Domestic violence. Another popular case deals with victims of rape and domestic abuse. These cases appear in different forms, but all of them operate on the notion that women who are abused are mentally ill. These cases suggest that rape and domestic abuse are prevalent, widespread societal problems; that the majority of the victims are vulnerable to mental health problems, and that the current system does not provide the quality or quantity of care needed to address their problems. One common domestic violence plan calls for the establishment of non-traditional mental health treatment programs that are tailored to the needs of battered women, to be administered through Medicaid. As a result of these programs, the case claims not only that the sufferings of a significant number of women will be assuaged, but hat women will have a support network allowing them to avoid future violence before it occurs and have their abusive husbands incarcerated.

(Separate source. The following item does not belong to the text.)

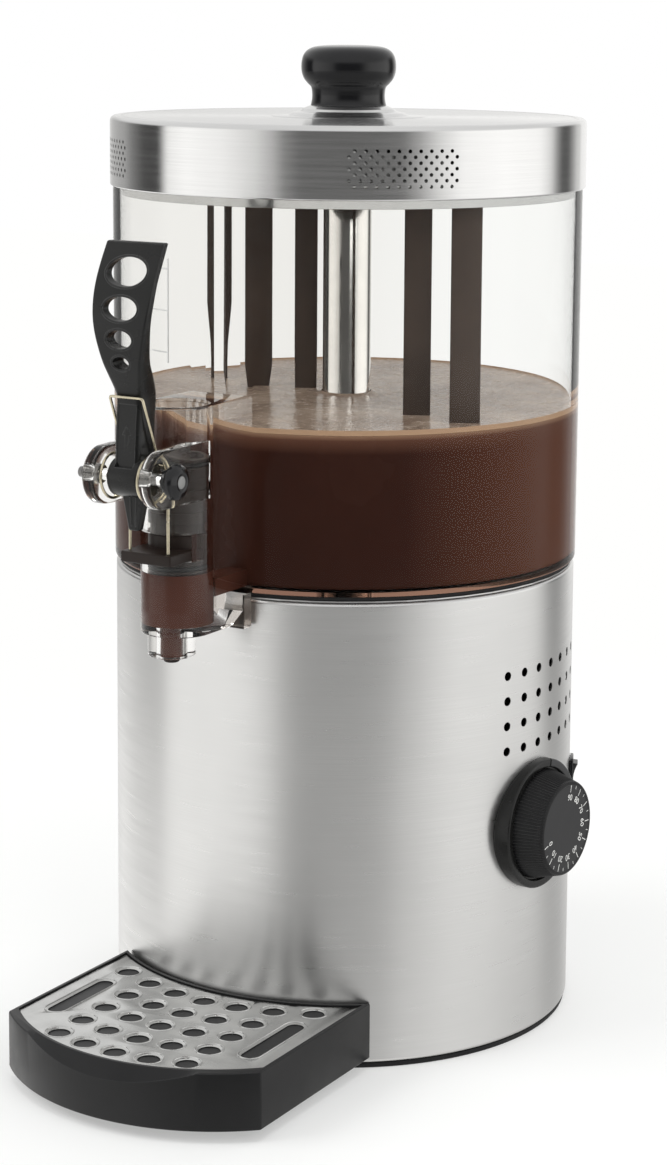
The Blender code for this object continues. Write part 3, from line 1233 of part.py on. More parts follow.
def build_agitator(looks):
    agitator = place("agitator", disc(HUB_RADIUS, HUB_BOTTOM, HUB_TOP, MEDIUM_STEPS), looks["brown"])
    low = HUB_BOTTOM + ARM_ABOVE_HUB_FOOT
    high = low + ARM_HEIGHT
    blade_low = TANK_FLOOR_TOP + BLADE_FLOOR_CLEARANCE
    for blades in ARM_BLADES:
        first = blade_spot(blades[0])
        start = first.normalized() * HUB_RADIUS * ARM_START_SHARE
        for index in blades:
            end = blade_spot(index)
            past = (end - start).normalized() * BLADE_THICKNESS / 2
            join(agitator, strip(start, end + past, ARM_HALF_WIDTH, low, high))
            start = end
    for index in range(len(BLADE_SHARES)):
        join(agitator, loft(blade_rings(index, blade_low, high - JOIN)))
    half = DRIVE_SQUARE / 2 + GAP
    bore_top = BUSH_TOP + DRIVE_SQUARE_LENGTH + GAP
    cut(agitator, box((-half, -half, HUB_BOTTOM - OVERRUN), (half, half, bore_top)))

    cap_low = HUB_TOP + GAP
    cap_top = cap_low + HUB_CAP_HEIGHT
    edge = HUB_CAP_HEIGHT / 3
    profile = [
        (0, cap_low), (HUB_RADIUS, cap_low), (HUB_RADIUS, cap_top - edge), (HUB_RADIUS - edge, cap_top), (0, cap_top),
    ]
    place("agitator_cap", turned(profile, MEDIUM_STEPS), looks["brown"])


def build_lid(looks):
    inner = LID_RADIUS - LID_SHEET
    hem = inner - LID_HEM_THICKNESS
    boss_top = LID_TOP + BOSS_HEIGHT
    hole = GRIP_SCREW_RADIUS + GAP
    outer_edge = arc((LID_RADIUS - LID_EDGE, LID_TOP - LID_EDGE), LID_EDGE, 0, QUARTER_TURN, LID_EDGE_STEPS)
    inner_radius = LID_EDGE - LID_SHEET
    inner_edge = arc((LID_RADIUS - LID_EDGE, LID_TOP - LID_EDGE), inner_radius, QUARTER_TURN, 0, LID_EDGE_STEPS)
    profile = [(hem, LID_BOTTOM), (LID_RADIUS, LID_BOTTOM)] + outer_edge
    profile += [(BOSS_FOOT_RADIUS, LID_TOP), (BOSS_TOP_RADIUS, boss_top), (hole, boss_top)]
    profile += [(hole, boss_top - LID_SHEET), (BOSS_TOP_RADIUS, boss_top - LID_SHEET)]
    profile += [(BOSS_FOOT_RADIUS, LID_TOP - LID_SHEET)] + inner_edge
    profile += [(inner, LID_BOTTOM + LID_HEM), (hem, LID_BOTTOM + LID_HEM)]
    place("lid_shell", turned(profile, LARGE_STEPS), looks["steel"])

    seat = TANK_TOP + GAP
    outer = inner - GAP
    lip_outer = TANK_TOP_RADIUS - TANK_WALL - GAP
    lip_inner = lip_outer - LID_RING_LIP_WALL
    profile = [
        (lip_inner, seat - LID_RING_LIP), (lip_outer, seat - LID_RING_LIP), (lip_outer, seat), (outer, seat),
        (outer, seat + LID_RING_THICKNESS), (lip_inner, seat + LID_RING_THICKNESS),
    ]
    place("lid_ring", turned(profile, LARGE_STEPS), looks["white"])

    profile = [(GRIP_RADIUS * r, GRIP_BOTTOM + GRIP_HEIGHT * h) for r, h in GRIP_SHARES]
    profile = [(hole, GRIP_BOTTOM)] + profile + [(0, GRIP_BOTTOM + GRIP_HEIGHT)]
    bore_top = GRIP_BOTTOM + GRIP_SCREW_DEPTH + GAP
    profile += [(0, bore_top), (hole, bore_top)]
    place("lid_grip", turned(profile, MEDIUM_STEPS), looks["black"])
    washer_top = boss_top - LID_SHEET - GAP
    washer_low = washer_top - WASHER_THICKNESS
    place("grip_washer", ring(hole, WASHER_RADIUS, washer_low, washer_top, SMALL_STEPS), looks["zinc"])
    head_top = washer_low - GAP
    head_low = head_top - GRIP_SCREW_HEAD_HEIGHT
    profile = [
        (0, head_low), (GRIP_SCREW_HEAD, head_low), (GRIP_SCREW_HEAD, head_top), (GRIP_SCREW_RADIUS, head_top),
        (GRIP_SCREW_RADIUS, bore_top - GAP), (0, bore_top - GAP),
    ]
    place("grip_screw", turned(profile, SMALL_STEPS), looks["zinc"])


def tray_front():
    """Centre and radius of the arc through the two front corners and the foremost point."""
    rise = TRAY_APEX - TRAY_CORNER
    radius = (TRAY_HALF_WIDTH * TRAY_HALF_WIDTH + rise * rise) / (2 * rise)
    return -TRAY_APEX + radius, radius


def tray_outline(inset, front_inset):
    centre_y, front_radius = tray_front()
    half = TRAY_HALF_WIDTH - inset
    rear_radius = CASING_RADIUS + TRAY_CASING_GAP + inset
    rear_turn = math.asin(half / rear_radius)
    front_turn = math.asin(half / (front_radius - front_inset))
    rear = arc((0, 0), rear_radius, rear_turn - QUARTER_TURN, -rear_turn - QUARTER_TURN, TRAY_ARC_STEPS)
    front = arc(
        (0, centre_y), front_radius - front_inset, -front_turn - QUARTER_TURN, front_turn - QUARTER_TURN,
        TRAY_ARC_STEPS,
    )
    return rear + front


def scoop_rings():
    """Sections across the front rim, deepest in the middle, that slice off a crescent."""
    centre_y, front_radius = tray_front()
    rings = []
    for i in range(TRAY_ARC_STEPS + 1):
        share = 2 * i / TRAY_ARC_STEPS - 1
        x = SCOOP_HALF_WIDTH * share
        depth = SCOOP_DEPTH * (1 - share * share)
        inner = centre_y - drop(front_radius - TRAY_FRONT_WALL + TRAY_RIM_LAND, x)
        outer = centre_y - drop(front_radius, x)
        fall = (depth + JOIN) / (inner - outer)
        low = TRAY_TOP - depth - fall * OVERRUN
        far = outer - OVERRUN
        roof = TRAY_TOP + OVERRUN
        rings.append([(x, inner, TRAY_TOP + JOIN), (x, far, low), (x, far, roof), (x, inner, roof)])
    return rings


def slot_outline(x):
    near = arc((x, -GRILLE_SLOT_NEAR), GRILLE_SLOT_HALF_WIDTH, 0, math.pi, TINY_STEPS // 2)
    far = arc((x, -GRILLE_SLOT_FAR), GRILLE_SLOT_HALF_WIDTH, math.pi, FULL_TURN, TINY_STEPS // 2)
    return near + far


def grille_spots():
    spots = []
    for row in range(GRILLE_ROWS):
        side = GRILLE_SIDE_HOLES + (1 if row == 0 else 0)
        for column in range(-side, side + 1):
            x = GRILLE_COLUMN_PITCH * column
            y = x * x / (2 * GRILLE_ROW_BEND) - GRILLE_FIRST_ROW - GRILLE_ROW_PITCH * row
            spots.append((x, y))
    return spots


def build_tray(looks):
    tray = place("drip_tray", prism(tray_outline(0, 0), TRAY_BOTTOM, TRAY_TOP), looks["tray"], None, False)
    low, high = tongue_heights()
    rear = CASING_RADIUS - TONGUE_REACH
    root = CASING_RADIUS + TRAY_CASING_GAP + TRAY_WALL
    join(tray, box((-TONGUE_HALF_WIDTH, -root, low), (TONGUE_HALF_WIDTH, -rear, high)))
    ledge = TRAY_TOP - TRAY_LEDGE_DROP
    cut(tray, prism(tray_outline(TRAY_WALL, TRAY_FRONT_WALL), ledge, TRAY_TOP + OVERRUN))
    floor = TRAY_BOTTOM + TRAY_FLOOR
    pocket = tray_outline(TRAY_WALL + TRAY_LEDGE, TRAY_FRONT_WALL + TRAY_LEDGE)
    cut(tray, prism(pocket, floor, TRAY_TOP))
    cut(tray, loft(scoop_rings()))

    clear = GRILLE_CLEARANCE
    outline = tray_outline(TRAY_WALL + clear, TRAY_FRONT_WALL + clear)
    top = GRILLE_BOTTOM + GRILLE_SHEET
    grille = place("drip_grille", prism(outline, GRILLE_BOTTOM, top), looks["bright"], None, False)
    low, high = GRILLE_BOTTOM - OVERRUN, top + OVERRUN
    cut(grille, upright_rods(GRILLE_HOLE, low, high, grille_spots(), TINY_STEPS))
    for side in (-1, 1):
        cut(grille, prism(slot_outline(side * GRILLE_SLOT_OFFSET), low, high))


def make_looks():
    return {
        "steel": finish("brushed_steel", (0.62, 0.60, 0.57), 0.32, 1),
        "bright": finish("bright_steel", (0.74, 0.73, 0.71), 0.16, 1),
        "zinc": finish("zinc_steel", (0.52, 0.52, 0.53), 0.45, 1),
        "cast": finish("cast_metal", (0.35, 0.35, 0.36), 0.55, 1),
        "brass": finish("brass_wire", (0.62, 0.47, 0.20), 0.30, 1),
        "copper": finish("copper_tube", (0.70, 0.38, 0.25), 0.30, 1),
        "heater": finish("heater_sheath", (0.22, 0.21, 0.21), 0.50, 1),
        "clear": finish("clear_plastic", (0.95, 0.96, 0.96), 0.05, 0, 1),
        "rubber": finish("black_rubber", (0.03, 0.03, 0.03), 0.80),
        "black": finish("black_plastic", (0.02, 0.02, 0.02), 0.30),
        "tray": finish("matte_black_plastic", (0.045, 0.045, 0.048), 0.55),
        "white": finish("white_plastic", (0.85, 0.84, 0.80), 0.45),
        "brown": finish("brown_plastic", (0.10, 0.06, 0.05), 0.40),
        "ceramic": finish("pale_ceramic", (0.72, 0.70, 0.64), 0.60),
    }


def build():
    clear_scene()
    looks = make_looks()
    dial_axis = axis_empty("dial_axis", radial_frame(DIAL_ANGLE, DIAL_HEIGHT))
    switch_axis = axis_empty("switch_axis", radial_frame(SWITCH_ANGLE, SWITCH_HEIGHT))
    gland_axis = axis_empty("gland_axis", radial_frame(math.pi, GLAND_HEIGHT))
    pivot = axis_empty("lever_axis", Matrix.Translation((0, -PIVOT_DISTANCE, PIVOT_HEIGHT)))
    build_base(looks)
    build_casing(looks, dial_axis, switch_axis, gland_axis)
    build_water_bath(looks)
    build_drive(looks)
    build_thermostat(looks, dial_axis)
    build_switch(looks, switch_axis)
    build_inlet(looks, gland_axis)
    build_tank(looks)
    build_tank_fittings(looks)
    build_pivot(looks, pivot)
    build_lever(looks, pivot)
    build_springs(looks, pivot)
    build_valve(looks)
    build_agitator(looks)
    build_lid(looks)
    build_tray(looks)


build()
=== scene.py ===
import bmesh
import bpy
import math
from mathutils import Matrix, Vector


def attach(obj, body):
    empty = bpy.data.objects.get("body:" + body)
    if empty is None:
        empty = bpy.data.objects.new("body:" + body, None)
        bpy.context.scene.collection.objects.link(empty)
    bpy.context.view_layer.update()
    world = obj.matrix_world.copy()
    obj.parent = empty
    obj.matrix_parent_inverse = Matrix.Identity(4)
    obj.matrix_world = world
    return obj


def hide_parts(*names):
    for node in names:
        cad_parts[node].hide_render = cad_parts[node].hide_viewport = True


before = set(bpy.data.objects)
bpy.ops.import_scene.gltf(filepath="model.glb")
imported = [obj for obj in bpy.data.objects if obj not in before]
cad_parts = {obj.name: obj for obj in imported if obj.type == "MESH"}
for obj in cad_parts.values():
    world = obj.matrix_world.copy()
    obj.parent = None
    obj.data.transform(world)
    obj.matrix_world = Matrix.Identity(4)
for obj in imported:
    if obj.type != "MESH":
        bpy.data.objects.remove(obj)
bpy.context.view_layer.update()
fullTurn = 2 * math.pi
up = Vector((0, 0, 1))


# selecting and editing, as by hand
def nothingPicked():
    if bpy.context.object and bpy.context.object.mode != "OBJECT":
        bpy.ops.object.mode_set(mode="OBJECT")
    bpy.ops.object.select_all(action="DESELECT")


def pick(*pieces):
    nothingPicked()
    for piece in pieces:
        piece.select_set(True)
    bpy.context.view_layer.objects.active = pieces[0]
    return pieces[0]


def openShape(piece, mode="FACE"):
    pick(piece)
    bpy.ops.object.mode_set(mode="EDIT")
    bpy.ops.mesh.select_mode(type=mode)


def closeShape():
    bpy.ops.object.mode_set(mode="OBJECT")


def pickEdges(piece, test):  # edges by their two ends and the angle between their faces
    mesh = bmesh.from_edit_mesh(piece.data)
    bpy.ops.mesh.select_all(action="DESELECT")
    for edge in mesh.edges:
        bend = edge.calc_face_angle(0) if len(edge.link_faces) == 2 else 0
        edge.select_set(bool(test(edge.verts[0].co, edge.verts[1].co, bend)))
    bmesh.update_edit_mesh(piece.data)
    return sum(edge.select for edge in mesh.edges)


def softenEdges(piece, width, segments, test=None, angle=30):
    openShape(piece, "EDGE")
    limit = math.radians(angle)
    if pickEdges(piece, lambda a, b, bend: bend > limit and (test is None or test(a, b))):
        bpy.ops.mesh.bevel(offset=width, segments=segments, affect="EDGES", clamp_overlap=True)
    closeShape()


def tidy(piece):  # doubles merged, then the faces turned outwards
    openShape(piece)
    bpy.ops.mesh.select_all(action="SELECT")
    bpy.ops.mesh.remove_doubles(threshold=0.000002)
    bpy.ops.mesh.normals_make_consistent(inside=False)
    closeShape()


def settle(piece, matrix=None):  # the place goes into the mesh
    if matrix is not None:
        piece.matrix_world = matrix
    pick(piece)
    bpy.ops.object.transform_apply(location=True, rotation=True, scale=True)
    return piece


def smooth(piece, degrees=32):
    pick(piece)
    bpy.ops.object.shade_smooth_by_angle(angle=math.radians(degrees))
    return piece


def applyModifier(piece, kind, **settings):
    step = piece.modifiers.new(kind.lower(), kind)
    for key, value in settings.items():
        setattr(step, key, value)
    pick(piece)
    bpy.ops.object.modifier_apply(modifier=step.name)


def glue(*pieces):
    pick(*pieces)
    bpy.ops.object.join()
    return pieces[0]


def carve(piece, *tools, operation="DIFFERENCE"):
    tool = glue(*tools) if len(tools) > 1 else tools[0]
    applyModifier(piece, "BOOLEAN", object=tool, operation=operation, solver="EXACT")
    bpy.data.objects.remove(tool, do_unlink=True)
    return piece


def named(piece, name):
    piece.name = name
    piece.data.name = name
    return piece


def copyOf(piece, name, matrix):
    twin = piece.copy()
    twin.data = piece.data.copy()
    bpy.context.scene.collection.objects.link(twin)
    named(twin, name)
    return settle(twin, matrix)


# shapes
def rounded(corners, steps=4):  # corners (a, b, radius) of a closed outline, each rounded
    outline = []
    count = len(corners)
    for i, (a, b, radius) in enumerate(corners):
        here = Vector((a, b))
        if radius <= 0:
            outline.append((a, b))
            continue
        before = (Vector(corners[i - 1][:2]) - here).normalized()
        after = (Vector(corners[(i + 1) % count][:2]) - here).normalized()
        half = before.angle(after) / 2
        if abs(half - math.pi / 2) < 0.01:
            outline.append((a, b))
            continue
        reach = radius / math.tan(half)
        centre = here + (before + after).normalized() * (radius / math.sin(half))
        start = here + before * reach - centre
        sweep = start.angle_signed(here + after * reach - centre)
        for k in range(steps + 1):
            turn = -sweep * k / steps
            spot = centre + Vector((
                start.x * math.cos(turn) - start.y * math.sin(turn),
                start.x * math.sin(turn) + start.y * math.cos(turn)))
            outline.append((spot.x, spot.y))
    return outline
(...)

This plan is narrow in its focus and amazingly ambitious in its Solvency claims. It is not Topical. The most obvious Topicality problem faced by the plan is that it addresses the needs of a very small segment of society. According to the case the problem is significant enough to merit attention because:
Between 18 and 30 percent of all women in the U.S. are abused each year.
According to the Surgeon General, every five years domestic violence claims as many lives as did the Vietnam War.
The incidence of rape and domestic violence is increasing.
In each case, the impact of domestic violence is overstated and misleading.
The idea that 30 percent of American women are abused was based on a very small survey of one emergency room. The actual number is significantly lower.
Domestic violence does not kill more women than the number of soldiers killed in Vietnam. There were 55,000 Americans killed in the Vietnam War. According to the FBI, 1,500 women are killed annually by their male companions, bringing the average five-year total to between 7,000 and 8,000 women.
The incidence of domestic violence is decreasing at a rapid pace. According to the Justice Department, rape is down in the U.S. by 30 percent and assault is down by 14 percent.
Because of its narrow focus, the Affirmative is implicitly arguing that some people's mental health problems - those of battered women - are more important than others'. The resolution calls for a substantial increase in services for mental health care. Each year, an estimated 56 million Americans - one in five people - experience diagnosable mental disorders. Why should we believe that the mental problems of 1,500 battered women are more important than the very real problems faced by the rest of the mentally ill population?